Circular car in the making
Elsewhere, to showcase the closed loop chain and how far biobased materials have come, the world’s first biobased, circular car has been successfully designed and built in the Netherlands by the Technical University of Eindhoven. This is the first time that a car chassis and all bodywork have been made from natural and biobased materials, with no metal or traditional plastics used for the structural parts of the car. The parts are made of light and strong sandwich panels, based on natural fibre flax and Luminy polylactic acid (PLA) resin supplied by Total Corbion PLA.
Dubbed Noah by the TU/ecomotive student team, the car was designed for city use and features two seats and a spacious trunk. In addition to its biobased composition, it is also ultra-light and electrically-powered. Noah reaches a top speed of 110 km/hour and the battery range lasts up to 240 km. At 360 kg, the weight of the car excluding batteries is less than half the weight of comparable production cars.
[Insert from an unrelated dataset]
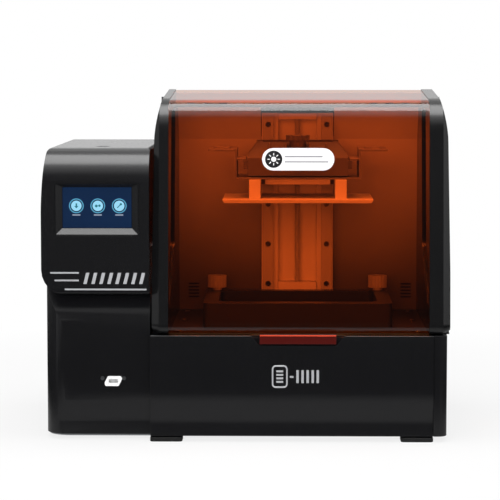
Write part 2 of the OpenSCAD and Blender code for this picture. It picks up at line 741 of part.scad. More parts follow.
module build_platform() {
    color(alu) difference() {
        box(about(print_x, platform_w), about(0, platform_d), [platform_z, platform_z + platform_t]);
        for (s = [-1, 1]) translate([print_x + s * platform_w / 2, 0, platform_z]) rotate([0, s * 30, 0])
            cube([4, platform_d + 2, 20], center = true);
        for (s = [-1, 1]) translate([print_x, s * platform_d / 2, platform_z]) rotate([-s * 30, 0, 0])
            cube([platform_w + 2, 4, 20], center = true);
    }
}

// Clamping knob: its stem runs down through the arm on to the web
module platform_knob() {
    color(dark) {
        difference() {
            rod_z(print_x, 0, [arm_z[1] + 3.3, arm_z[1] + 11], 17.5);
            for (a = [0:30:330]) translate([print_x + 19 * cos(a), 19 * sin(a), arm_z[1]]) cylinder(r = 3, h = 20);
        }
        rod_z(print_x, 0, [web_z + 2.8, arm_z[1] + 3.3], 5 - run);
    }
}

// ---- Vat ----

vat_foot = 0;
module vat_frame() {
    z = [deck_top + vat_foot, deck_top + vat_h];
    color(alu) difference() {
        translate([print_x, 0, z[0]]) linear_extrude(z[1] - z[0]) rounded_rect(vat_w, vat_d, 8);
        translate([print_x, 0, z[0] - 1]) linear_extrude(z[1] - z[0] + 2) rounded_rect(basin_w, basin_d, 14);
        translate([print_x, 0, z[0] - 1]) linear_extrude(3) rounded_rect(basin_w + 9, basin_d + 9, 8);
        for (s = [-1, 1]) rod_z(print_x + s * vat_knob_x, vat_knob_y, [z[0] - 1, z[1] + 1], 3 + fit);
    }
}

// Release film clamped in the underside of the vat
module vat_film() {
    color([0.8, 0.85, 0.9, 0.4]) translate([print_x, 0, deck_top + vat_foot + 1]) linear_extrude(1) rounded_rect(basin_w + 8.4, basin_d + 8.4, 8);
}

module vat_knob(x) {
    top = deck_top + vat_h;
    color(alu) {
        difference() {
            rod_z(x, vat_knob_y, [top + collar_h, top + collar_h + knob_h], knob_r);
            for (a = [0:20:340]) translate([x + (knob_r + 0.6) * cos(a), vat_knob_y + (knob_r + 0.6) * sin(a), top + collar_h - 1]) cylinder(r = 1.4, h = knob_h + 2);
        }
        rod_z(x, vat_knob_y, [top + 0.3, top + collar_h], 7);
        rod_z(x, vat_knob_y, [deck_bottom + 0.5, top + 0.3], 3);
    }
}

module vat_knob_left() {
    vat_knob(print_x - vat_knob_x);
}

module vat_knob_right() {
    vat_knob(print_x + vat_knob_x);
}

// ---- Exposure unit under the deck ----

fan_h = 20;
fan_z = [pan_top, pan_top + fan_h];
sink_z = [fan_z[1], fan_z[1] + 26];

module lcd_screen() {
    color([0.05, 0.05, 0.07]) box(about(print_x, lcd_w), about(0, lcd_d), [deck_top - lcd_seat, deck_top]);
}

module light_box() {
    color(steel) difference() {
        box(about(print_x, lcd_w - 4), about(0, lcd_d - 4), [sink_z[1] + 3, deck_bottom]);
        box(about(print_x, lcd_w - 7), about(0, lcd_d - 7), [sink_z[1] + 2, deck_bottom + 1]);
    }
}

module lens_panel() {
    color([0.85, 0.9, 0.95, 0.5]) {
        box(about(print_x, lcd_w - 7.6), about(0, lcd_d - 7.6), [deck_bottom - 32, deck_bottom - 30]);
        for (x = [-4.5:4.5], y = [-2.5:2.5]) translate([print_x + x * 22, y * 22, deck_bottom - 32])
            rotate_extrude() polygon([[0, -4], for (a = [0:15:90]) [8 * sin(a), -4 * cos(a)], [0, 0]]);
    }
}

module led_board() {
    color(green) box(about(print_x, lcd_w - 4), about(0, lcd_d - 4), [sink_z[1], sink_z[1] + 3]);
    color(white) for (x = [-4.5:4.5], y = [-2.5:2.5])
        box(about(print_x + x * 22, 3.5), about(y * 22, 3.5), [sink_z[1] + 3, sink_z[1] + 4.5]);
}

module heat_sink() {
    color(alu) difference() {
        box(about(print_x, 180), about(0, 120), sink_z);
        for (i = [-9:9]) box(about(print_x + i * 9.2, 7), [-61, 61], [sink_z[0] - 1, sink_z[1] - 6]);
    }
}

// Square fan frame lying in X and Y; the rotor turns on a post at its centre
module fan_frame(h) {
    difference() {
        translate([-fan_w / 2, -fan_w / 2, 0]) cube([fan_w, fan_w, h]);
        translate([0, 0, -1]) cylinder(r = fan_w * 0.47, h = h + 2);
        for (x = [-1, 1], y = [-1, 1]) translate([x * fan_w * 0.44, y * fan_w * 0.44, -1]) cylinder(r = 1.8, h = h + 2);
    }
    for (a = [45:90:315]) rotate([0, 0, a]) translate([3, -1.5, h - 3]) cube([fan_w * 0.47, 3, 2.5]);
    translate([0, 0, h - 3]) cylinder(r = 12, h = 2.5);
    translate([0, 0, 4]) cylinder(r = 2.5, h = h - 6);
}

module fan_rotor(h) {
    difference() {
        union() {
            translate([0, 0, 2]) cylinder(r = 14, h = h - 6);
            for (a = [0:51.43:308.6]) rotate([0, 0, a]) translate([10, 0, (h - 2) / 2]) rotate([35, 0, 0])
                translate([0, -0.8, -(h - 8) / 2]) cube([fan_w * 0.45 - 10, 1.6, h - 8]);
        }
        translate([0, 0, 3.5]) cylinder(r = 2.5 + run, h = h);
    }
}

module led_fan_frame() {
    color(dark) translate([print_x, 0, fan_z[0]]) fan_frame(fan_h);
}

module led_fan_rotor() {
    color(dark) translate([print_x, 0, fan_z[0]]) fan_rotor(fan_h);
}

module exhaust_place() {
    translate([exhaust[0], y_sheet - 20, exhaust[1]]) rotate([-90, 0, 0]) children();
}

module exhaust_fan_frame() {
    color(dark) exhaust_place() fan_frame(20);
}

module exhaust_fan_rotor() {
    color(dark) exhaust_place() fan_rotor(20);
}

// ---- Cover ----

// Everything below turns about the hinge line when the cover opens
module cover_side(d) {
    polygon(rounded(inset(cover_pts, d)));
}

frame_bevel = 10;
// The window follows the outline without its short lower edge
front_slope = (cover_pts[4][0] - cover_pts[0][0]) / (cover_pts[4][1] - cover_z);
back_slope = (knee_z - cover_z) / (knee_y - cover_pts[1][0]);
toe_y = (cover_pts[0][0] - front_slope * back_slope * cover_pts[1][0]) / (1 - front_slope * back_slope);
window_pts = [[toe_y, cover_z + (toe_y - cover_pts[1][0]) * back_slope, 14], cover_pts[2], cover_pts[3], cover_pts[4]];
module window_side(d) {
    polygon(rounded([for (p = inset(window_pts, d)) [p[0], p[1], max(p[2], 16)]]));
}

module cover_frame(x, outer) {
    flat = [for (v = x) v == outer ? v - sign(outer - print_x) * frame_bevel : v];
    skin = outer - sign(outer - print_x) * 1;
    color(black) difference() {
        hull() {
            along_x(flat) cover_side(0);
            along_x([min(skin, outer), max(skin, outer)]) cover_side(frame_bevel * 0.6);
        }
        along_x([x[0] - 1, x[1] + 1]) window_side(frame_band);
        frame_drawn(outer);
    }
}

// What the drawing in takes off a frame's outer face, measured from its sloping top
module frame_drawn(outer) {
    s = sign(outer - print_x);
    translate([0, cover_pts[4][0], bend_z]) rotate([top_slope, 0, 0])
        along_y([-120, 280]) polygon(concat(
            [for (i = [0:10]) [outer - s * (frame_taper + (frame_draw - frame_taper) * pow(1 - i / 10, 1.6)), -frame_draw_h * i / 10]],
            [[outer + s * 0.3, -frame_draw_h - 200], [outer + s * 12, -frame_draw_h - 200], [outer + s * 12, 14],
                [outer - s * frame_draw, 14]]));
}

module cover_frame_left() {
    cover_frame([x_cover, chamber_x[0]], x_cover);
}

module cover_frame_right() {
    cover_frame([chamber_x[1], x_right], x_right);
}

// Amber windows filling the side frames' openings
module cover_side_panes() {
    color(amber) for (x = [chamber_x[0] - 3 - pane_t, chamber_x[1] + 3])
        along_x([x, x + pane_t]) window_side(frame_band);
}

// The two panes meet on a radius of the bend
lean = atan2(cover_rake, bend_z - cover_z);
top_slope = atan2(top_rise, cover_rear_y - cover_pts[4][0]);
bend_centre = xy(cover_pts[4]) - pane_bend_r * [-cos(lean) - sin(top_slope), sin(lean) + cos(top_slope)] / (1 + sin(lean + top_slope));
seam_rise = 58;
seam_gap = 0.8;
function on_seam(r, side) = bend_centre + r * [-cos(seam_rise), sin(seam_rise)] + side * seam_gap * [sin(seam_rise), cos(seam_rise)];
pane_pts = [for (i = [0:4]) i < 4 ? cover_pts[i] : [cover_pts[4][0], bend_z, pane_bend_r]];
module pane_band() {
    difference() {
        polygon(rounded(inset(pane_pts, 1)));
        polygon(rounded(inset(pane_pts, 1 + pane_t)));
    }
}

// Front pane, bent inward at its foot and back at its top
module cover_front_pane() {
    color(amber) along_x(chamber_x) intersection() {
        pane_band();
        polygon([[y_front - 5, cover_z - 1], [y_front + 11, cover_z - 1], on_seam(0, -1), on_seam(pane_bend_r + 20, -1),
            [y_front - 5, on_seam(pane_bend_r + 20, -1)[1]]]);
    }
}

module cover_top_pane() {
    color(amber) along_x(chamber_x) intersection() {
        pane_band();
        polygon([on_seam(pane_bend_r + 20, 1), on_seam(0, 1), [cover_rear_y - 10, bend_z - 8], [cover_rear_y - 10, bend_z + 40]]);
    }
}

bar_d = 20;
module cover_rear_bar() {
    color(alu) along_x(chamber_x) intersection() {
        cover_side(1 + pane_t);
        translate([cover_rear_y - 5 - bar_d, cover_pts[3][1] - 20]) square([bar_d, 30]);
    }
}

tab_t = 3.5;
// Finger tab under the front pane, inside the base's notch
module cover_handle() {
    y = cover_pts[0][0];
    color([0.75, 0.2, 0.1]) {
        box(about(print_x, tab_w), [y + 0.5, y + 0.5 + tab_t], [deck_top - notch_h + 2, cover_z + 0.9]);
        box(about(print_x, tab_w), [y + 0.4 + tab_t, y + 12], [cover_z + 0.9 - tab_t, cover_z + 0.9]);
    }
}

label_z = 392;
module cover_label() {
    y = cover_pts[0][0] + (label_z - cover_z) * tan(lean);
    color(white) translate([print_x, y + 1, label_z]) rotate([90 - lean, 0, 0])
        linear_extrude(0.4) rounded_rect(label_w, label_h, label_h / 2 - 0.1);
}

// ---- Hinge ----

leaf_l = 60;
leaf_x = [chamber_x[0] + 45, chamber_x[1] - 45];
knuckle = leaf_l / 5;

module knuckles(odd) {
    for (x = leaf_x, i = [(odd ? 1 : 0):2:4])
        difference() {
            union() {
                rod_x([x - leaf_l / 2 + i * knuckle + 0.2, x - leaf_l / 2 + (i + 1) * knuckle - 0.2], hinge[0], hinge[1], barrel_r);
                translate([x - leaf_l / 2 + i * knuckle + 0.2, hinge[0], hinge[1]]) children();
            }
            rod_x([x - leaf_l, x + leaf_l], hinge[0], hinge[1], odd ? hinge_pin_r + run : hinge_pin_r);
        }
}

// Distance from the hinge line to the underside of the roof
roof_drop = hinge_relief * sin(roof_slope) - sin(roof_slope) - shell_t;
module hinge_fixed_leaves() {
    w = knuckle - 0.4;
    color(steel) {
        knuckles(false) rotate([-roof_slope, 0, 0]) translate([0, 3.3, roof_drop - 2.35]) cube([w, hinge_relief, 2.2]);
        for (x = leaf_x) translate([x - leaf_l / 2 + 0.2, hinge[0], hinge[1]]) rotate([-roof_slope, 0, 0])
            translate([0, hinge_relief + 1.5, roof_drop - 2.5]) cube([leaf_l - 0.4, 16, 2.5]);
    }
}

module hinge_moving_leaves() {
    w = knuckle - 0.4;
    bar_y = cover_rear_y - 5;
    color(steel) {
        knuckles(true) translate([0, bar_y - hinge[0], -1.5]) cube([w, hinge[0] - bar_y, 3]);
        for (x = leaf_x) box([x - leaf_l / 2 + 0.2, x + leaf_l / 2 - 0.2], [bar_y, bar_y + 2.5], [hinge[1] - 7, hinge[1] + 6]);
    }
}

module hinge_pins() {
    color(steel) for (x = leaf_x) rod_x([x - leaf_l / 2 - 0.5, x + leaf_l / 2 + 0.5], hinge[0], hinge[1], hinge_pin_r);
}

// ---- Pieces ----

base_pan();
base_front_panel();
base_right_panel();
feet();
deck_plate();
socket_screws();
rear_panel();
rear_roof();
cheek_left();
cheek_right();
chamber_back_wall();
tower_shell();
screen_bezel();
touch_screen();
button_ring();
power_button();
usb_port();
usb_port_screws();
control_board();
power_supply();
power_inlet();
rocker_switch();
column();
guide_rails();
bearing_blocks();
z_motor();
lead_screw();
shaft_coupling();
lcd_screen();
light_box();
lens_panel();
led_board();
heat_sink();
led_fan_frame();
led_fan_rotor();
exhaust_fan_frame();
exhaust_fan_rotor();
hinge_fixed_leaves();
hinge_pins();
hinge_moving_leaves();
cover_frame_left();
cover_frame_right();
cover_rear_bar();
cover_front_pane();
cover_top_pane();
cover_side_panes();
cover_handle();
cover_label();
guide_blocks();
carriage_plate();
screw_nut();
support_arm();
platform_bracket();
platform_posts();
build_platform();
platform_knob();
vat_frame();
vat_film();
vat_knob_left();
vat_knob_right();
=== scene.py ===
"""Finishes and fine shapes of the resin printer, dressed over its CAD frame.

Lengths are in metres, except where a name ends in mm and in the sizes given to the rules, which are in millimetres.
"""

import json
import math

import bmesh
import bpy
from mathutils import Matrix, Vector


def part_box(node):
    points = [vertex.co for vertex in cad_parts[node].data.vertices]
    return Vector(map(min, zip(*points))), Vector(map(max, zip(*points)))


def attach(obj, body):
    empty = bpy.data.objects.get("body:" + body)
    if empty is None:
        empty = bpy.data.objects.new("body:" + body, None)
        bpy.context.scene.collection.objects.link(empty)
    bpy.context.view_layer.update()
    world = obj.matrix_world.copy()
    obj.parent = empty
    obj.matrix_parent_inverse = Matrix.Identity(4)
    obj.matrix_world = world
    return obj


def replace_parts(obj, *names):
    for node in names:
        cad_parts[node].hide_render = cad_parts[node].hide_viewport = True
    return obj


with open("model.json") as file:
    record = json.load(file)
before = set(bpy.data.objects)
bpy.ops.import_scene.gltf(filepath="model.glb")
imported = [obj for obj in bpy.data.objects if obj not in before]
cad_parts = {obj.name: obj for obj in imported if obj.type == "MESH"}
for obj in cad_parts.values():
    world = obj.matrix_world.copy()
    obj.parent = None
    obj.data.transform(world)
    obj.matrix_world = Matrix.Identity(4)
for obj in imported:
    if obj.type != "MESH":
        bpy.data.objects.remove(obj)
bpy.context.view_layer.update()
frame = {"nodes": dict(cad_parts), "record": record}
MM = 0.001


# ---- Materials ----


def linear(code):
    """A colour written as sRGB hex, as linear RGBA."""
    parts = [int(code[i : i + 2], 16) / 255 for i in (1, 3, 5)]
    return [c / 12.92 if c <= 0.04045 else ((c + 0.055) / 1.055) ** 2.4 for c in parts] + [1.0]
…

In addition to being biobased, the parts are also recyclable, resulting in a 100% circular car, sustainable in all life phases, said Total, adding that the car is doing a European tour to showcase its features.
Thus, over the next decade, the automotive industry will double up the circularity of plastics; and manufacturers who are committed to sustainability in their manufacturing ethos are expected to scale up post-consumer/biobased plastic content in the cars they are producing.